Tab and mic open two separate Soniox connections under your key. If your Soniox plan caps concurrency, the second connection may be rejected — minutes shows an error chip for that source while the other keeps recording. The two transcripts are stored separately and merged in the web app.
Mic-only capture (a tab with no audio)
You don't need a call to use the mic. On a tab with no capturable audio — a blank or new tab, or a non-http page like chrome:// — with the mic enabled, the popup offers to capture just your microphone: the button reads ● Start recording (mic only). It creates a meeting titled "Mic recording".
Use it for dictation, a voice note, or transcribing an in-person talk where there's nothing playing in the browser.
Silence-suspend (saves on quiet stretches)
The Host mic has a cost-saving feature, on by default: during sustained silence it stops streaming to Soniox (so you're billed for fewer seconds) and resumes the moment you speak again — with a short pre-roll so the start of your first word isn't clipped. It only applies to the Host mic; the Online stream is always streamed in full.
Your segment timestamps still track real meeting time — the dropped silence is added back on the server, so nothing shifts earlier.
Toggle it in Settings. Leave it on; only turn it off if you find quiet speech getting dropped (for example, a very soft speaker).
Mic setup lives in Settings
Everything for the microphone lives on the extension's Settings page (the gear icon), alongside the Server URL — and it's available anytime, not just before a recording. There's no separate permission page. The page lets you:
- Grant microphone access — the one-time Chrome permission prompt.
- Pick an input device — choose which microphone to use.
- Test the level — a live meter; speak and watch it move to confirm you picked the right mic.
- Echo cancellation — off by default. With the tab playing on your speakers, the browser's echo-canceller uses the tab audio as its reference and can clip your speech; on headphones you can leave it off too. Turn it on only if you hear the tab bleeding into your mic track.
- Silence-suspend — the cost saver described above.
The popup's Grant microphone access and Test / change links both open this page.
Because Settings is always available, you can change your mic device, echo cancellation, or silence-suspend whenever you like.
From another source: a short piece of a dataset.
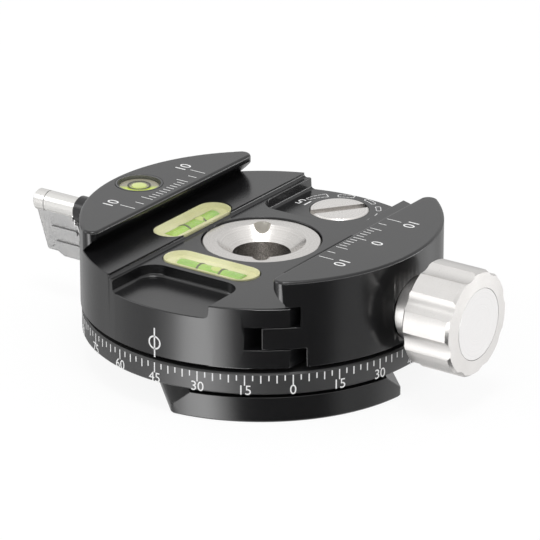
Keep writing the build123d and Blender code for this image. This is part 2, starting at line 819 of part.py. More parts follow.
# Lock screw: its cone pushes the brake pin down on the ring when the lever is turned
with BuildPart() as lock_screw:
    with BuildSketch(facing_y()):
        with BuildLine():
            Polyline(
                (lock_screw_end + seat_clear, lock_height),
                (lock_screw_end + seat_clear, lock_height + lock_screw_radius),
                (lock_tip - lock_screw_radius, lock_height + lock_screw_radius),
                (lock_tip, lock_height),
                close=True,
            )
        make_face()
    revolve(axis=Axis((0, 0, lock_height), (1, 0, 0)))
    with BuildSketch(facing_x(lever_outer, 0, lock_height)):
        Circle(lever_screw_radius + running_clear)
    extrude(amount=lever_screw_length + seat_clear, mode=Mode.SUBTRACT)
save(lock_screw, "lock_screw")

# Brake pin: a dowel with a slanted head under the lock screw's cone
pin_floor = ring_top + brake_lift
pin_top = lock_height - brake_top_drop
wedge_drop = brake_wedge_gap * sqrt(2)
pin_left = brake_pin_x - brake_pin_radius
pin_left_top = lock_height + pin_left - lock_tip - wedge_drop
slope_end = lock_tip + wedge_drop + pin_top - lock_height
with BuildPart() as brake_pin:
    with BuildSketch(Plane.XY.offset(pin_floor)):
        with Locations((brake_pin_x, 0)):
            Circle(brake_pin_radius)
    extrude(amount=pin_top - pin_floor)
    with BuildSketch(facing_y()):
        with BuildLine():
            Polyline(
                (pin_left, pin_left_top),
                (slope_end, pin_top),
                (pin_left, pin_top),
                close=True,
            )
        make_face()
    extrude(amount=brake_pin_radius, both=True, mode=Mode.SUBTRACT)
save(brake_pin, "brake_pin")

# Click dial: a slotted disc on a stem that sets the push of the detent spring
stem_floor = dial_seat - dial_stem_length
with BuildPart() as click_dial:
    with BuildSketch(Plane.XY.offset(dial_seat)):
        with Locations((0, detent_radius)):
            Circle(dial_radius)
    extrude(amount=dial_thickness)
    chamfer(click_dial.faces().sort_by(Axis.Z)[-1].edges(), dial_edge)
    with BuildSketch(Plane.XY.offset(dial_top)):
        with Locations((0, detent_radius)):
            SlotOverall(2 * dial_radius + dial_slot_width, dial_slot_width, rotation=dial_slot_angle)
    extrude(amount=-dial_slot_depth, mode=Mode.SUBTRACT)
    with BuildSketch(Plane.XY.offset(stem_floor)):
        with Locations((0, detent_radius)):
            Circle(dial_stem_radius)
    extrude(amount=dial_stem_length)
save(click_dial, "click_dial")

# Detent ball: runs in the ring's groove and drops into its dimples
with BuildPart() as detent_ball:
    with Locations((0, detent_radius, ball_height)):
        Sphere(ball_radius)
save(detent_ball, "detent_ball")

# Detent spring: pushes the ball down from under the dial's stem
detent_spring_foot = ball_height + ball_radius
detent_spring_rise = stem_floor - detent_spring_wire - detent_spring_foot
with BuildPart() as detent_spring:
    with BuildLine():
        detent_coil = Helix(
            pitch=detent_spring_rise / detent_spring_turns,
            height=detent_spring_rise,
            radius=detent_spring_radius,
            center=(0, detent_radius, detent_spring_foot),
        )
    with BuildSketch(Plane(origin=detent_coil @ 0, z_dir=detent_coil % 0)):
        Circle(detent_spring_wire)
    sweep(path=detent_coil)
save(detent_spring, "detent_spring")

# Tube levels: clear blocks with round ends, each with a sealed tube inside
with BuildPart() as level_along_block:
    with BuildSketch(Plane.XY.offset(along_top - vial_depth)):
        with Locations((along_x, along_y)):
            SlotOverall(vial_length, vial_width, rotation=90)
    extrude(amount=vial_depth)
    fillet(level_along_block.faces().sort_by(Axis.Z)[-1].edges(), vial_edge)
    with Locations((along_x, along_y, along_top - vial_tube_drop)):
        Cylinder(
            vial_tube_radius + running_clear,
            vial_tube_length + 2 * seat_clear,
            rotation=(90, 0, 0),
            mode=Mode.SUBTRACT,
        )
save(level_along_block, "level_along_block")

with BuildPart() as level_along_tube:
    with Locations((along_x, along_y, along_top - vial_tube_drop)):
        Cylinder(vial_tube_radius, vial_tube_length, rotation=(90, 0, 0))
    fillet(level_along_tube.edges().filter_by(GeomType.CIRCLE), vial_edge)
save(level_along_tube, "level_along_tube")

with BuildPart() as level_across_block:
    with BuildSketch(Plane.XY.offset(across_top - vial_depth)):
        with Locations((0, across_y)):
            SlotOverall(vial_length, vial_width)
    extrude(amount=vial_depth)
    fillet(level_across_block.faces().sort_by(Axis.Z)[-1].edges(), vial_edge)
    with Locations((0, across_y, across_top - vial_tube_drop)):
        Cylinder(
            vial_tube_radius + running_clear,
            vial_tube_length + 2 * seat_clear,
            rotation=(0, 90, 0),
            mode=Mode.SUBTRACT,
        )
save(level_across_block, "level_across_block")

with BuildPart() as level_across_tube:
    with Locations((0, across_y, across_top - vial_tube_drop)):
        Cylinder(vial_tube_radius, vial_tube_length, rotation=(0, 90, 0))
    fillet(level_across_tube.edges().filter_by(GeomType.CIRCLE), vial_edge)
save(level_across_tube, "level_across_tube")

# Round level: a metal cup with a domed clear capsule in it
round_level_floor = jaw_top - bullseye_depth
capsule_radius = bullseye_radius - bullseye_wall - running_clear
capsule_floor = round_level_floor + bullseye_floor + seat_clear
dome_sphere = (capsule_radius**2 + bullseye_dome**2) / (2 * bullseye_dome)
with BuildPart() as round_level_cup:
    with BuildSketch(Plane.XY.offset(round_level_floor)):
        with Locations((bullseye_x, 0)):
            Circle(bullseye_radius)
    extrude(amount=bullseye_depth)
    with BuildSketch(Plane.XY.offset(round_level_floor + bullseye_floor)):
        with Locations((bullseye_x, 0)):
            Circle(bullseye_radius - bullseye_wall)
    extrude(amount=bullseye_depth, mode=Mode.SUBTRACT)
save(round_level_cup, "round_level_cup")

with BuildPart() as round_level_capsule:
    with BuildSketch(facing_y()):
        with BuildLine():
            Polyline(
                (bullseye_x, jaw_top + bullseye_dome),
                (bullseye_x, capsule_floor),
                (bullseye_x + capsule_radius, capsule_floor),
                (bullseye_x + capsule_radius, jaw_top),
            )
            RadiusArc(
                (bullseye_x + capsule_radius, jaw_top),
                (bullseye_x, jaw_top + bullseye_dome),
                -dome_sphere,
            )
        make_face()
    revolve(axis=Axis((bullseye_x, 0, 0), (0, 0, 1)))
save(round_level_capsule, "round_level_capsule")
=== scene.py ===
from math import cos, pi, radians, sin, sqrt, tau

import bmesh
import bpy
from mathutils import Matrix, Vector


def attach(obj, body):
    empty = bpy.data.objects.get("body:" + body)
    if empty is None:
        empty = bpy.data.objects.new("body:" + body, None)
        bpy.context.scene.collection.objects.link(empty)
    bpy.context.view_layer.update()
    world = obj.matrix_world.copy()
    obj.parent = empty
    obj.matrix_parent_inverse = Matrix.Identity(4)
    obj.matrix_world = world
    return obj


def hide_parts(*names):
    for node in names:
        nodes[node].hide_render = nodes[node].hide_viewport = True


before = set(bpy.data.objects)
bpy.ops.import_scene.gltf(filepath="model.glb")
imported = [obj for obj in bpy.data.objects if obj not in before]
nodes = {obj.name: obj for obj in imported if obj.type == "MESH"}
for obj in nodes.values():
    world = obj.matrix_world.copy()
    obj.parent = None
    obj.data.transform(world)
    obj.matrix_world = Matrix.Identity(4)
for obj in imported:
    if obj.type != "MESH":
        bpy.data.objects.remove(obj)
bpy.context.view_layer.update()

# Lengths are written in millimetres and turned into metres where a mesh is made
MM = 0.001

# Places on the clamp
BODY_RADIUS = 30.2
RING_RADIUS = 30.0
JAW_TOP = 24.5
RECESS_FLOOR = 17.9
DIAL_PLACE = (0.0, 23.1)
SCREW_HEIGHT = 14.9
LOCK_HEIGHT = 17.0
BARREL_RADIUS = 1.85
BARREL_BORE = 1.6

# Printed marks stand a little proud of the face that carries them and reach a little into it
MARK_PROUD = 0.012
MARK_SUNK = 0.03
MARK_DEPTH = MARK_PROUD + MARK_SUNK
MARK_LIFT = (MARK_PROUD - MARK_SUNK) / 2

# Levels: the middle of each tube and of the round level, and how far the tube lies down
ALONG_PLACE = (-13.7, -0.6, 18.4)
ACROSS_PLACE = (0.0, -14.3, 17.9)
ROUND_PLACE = (-25.2, 0.0)
TUBE_DROP = 2.4
TUBE_RADIUS = 1.9

# Spanner notches of the bushing: opposite each other, at an angle round the pan axis
NOTCH_TURN = radians(124)
NOTCH_REACH = 7.4
NOTCH_RADIUS = 1.42
NOTCH_PLACES = [
    (side * NOTCH_REACH * cos(NOTCH_TURN), side * NOTCH_REACH * sin(NOTCH_TURN)) for side in (1, -1)
]


# Materials: sizes of grains and patches, and where a change of look starts and ends
NOISE_ROUGHNESS = 0.6
PATCH_SIZE = 9.0
CLEAR_PATCH_SIZE = 2.5
TURNED_GRAIN = 0.12
PAINT_GRAIN = 0.15
GROOVE_FADE = (0.01, 0.03)
LIQUID_FADE = (-0.2, 1.2)

# Sockets of the Mix node, for two colours and for two numbers
COLOUR_FIRST, COLOUR_SECOND, COLOUR_RESULT = 6, 7, 2
NUMBER_FIRST, NUMBER_SECOND, NUMBER_RESULT = 2, 3, 0


def new_finish(name, colour, metal, rough):
    """A principled material with its plain values on its own sockets, and its nodes."""
    finish = bpy.data.materials.new(name)
    finish.use_nodes = True
    tree = finish.node_tree
    shader = tree.nodes["Principled BSDF"]
    shader.inputs["Base Color"].default_value = (*colour, 1.0)
    shader.inputs["Metallic"].default_value = metal
    shader.inputs["Roughness"].default_value = rough
    finish.diffuse_color = (*colour, 1.0)
    finish.metallic = metal
    finish.roughness = rough
    return finish, tree, shader


def node_of(tree, kind, **values):
    """A new node of a kind, with its settings."""
    made = tree.nodes.new(kind)
    for name, value in values.items():
        setattr(made, name, value)
    return made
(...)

They apply to your next recording — stop the current capture, adjust, then start again.
What the popup states mean
Depending on where you are in setup, the popup shows one of these:
| State | What it looks like | What to do |
|---|---|---|
| No server | "Set your server to begin" | Open Settings and enter your Server URL. |
| Signed out | Email + password form | Sign in with your account. |
| Nothing to capture | "Nothing to capture here" (no tab audio, mic off) | Open a tab playing audio — or turn on the mic to record mic-only. |
| Idle | Source detected, Start recording enabled, plus the Also capture my microphone toggle | Optionally enable the mic, then click Start recording. |
| Recording | RECORDING badge and a live chip per source (with frame counts) | Capture is live; click Stop (or Stop both) to finish. |
The toolbar icon itself is a quick indicator of which sources are live: idle when nothing is being captured, and a distinct mark for Online stream only, Host mic only, or both.
Sign out
To sign out, open the popup and click Sign out at the bottom. This stops any active capture and removes the device token from this browser. You'll need to sign in again next time.
Watch the transcript
Once recording starts, the transcript appears live in the minutes web app — you don't watch it in the extension. Open your meeting in the web app to follow the words as they arrive, rename the meeting, turn on translation, and export when you're done.
See Meetings and export for everything you can do with a transcript.
Troubleshooting
- "Nothing to capture here" — The active tab has no capturable audio (a blank/new tab, or a
chrome://page). For a call, make sure you're onmeet.google.com,teams.microsoft.com, orteams.cloud.microsoft; on the new Teams web app there's no ID in the URL, so the popup shows "current call" — that's expected, and capture still works once you're in the call. If you only want your own voice, turn on the mic and record mic-only. - Sign-in fails with "Invalid email or password" — Confirm your credentials with your administrator; there's no self-service password reset in the extension.
- Test connection fails — Recheck the Server URL (full
https://address) and that the server is reachable. Remember a bare IP won't work for capture. - Recording won't start / authorization error — Your session may have expired; the extension will return you to the sign-in screen. Sign in again and retry.
- Mic permission is blocked — If you previously denied the prompt, open the Settings page; it walks you through re-enabling minutes under
chrome://settings/content/microphone, then re-checks. - The Host mic chip shows an error while the call keeps recording — The mic's Soniox connection was rejected (often a plan concurrency cap, since tab + mic open two connections). The Online stream keeps going; check your Soniox plan if you need both at once.
- Your own voice is missing from the transcript — The Host mic is off by default. Turn on Also capture my microphone before you start. If quiet speech is getting dropped, turn off silence-suspend in Settings.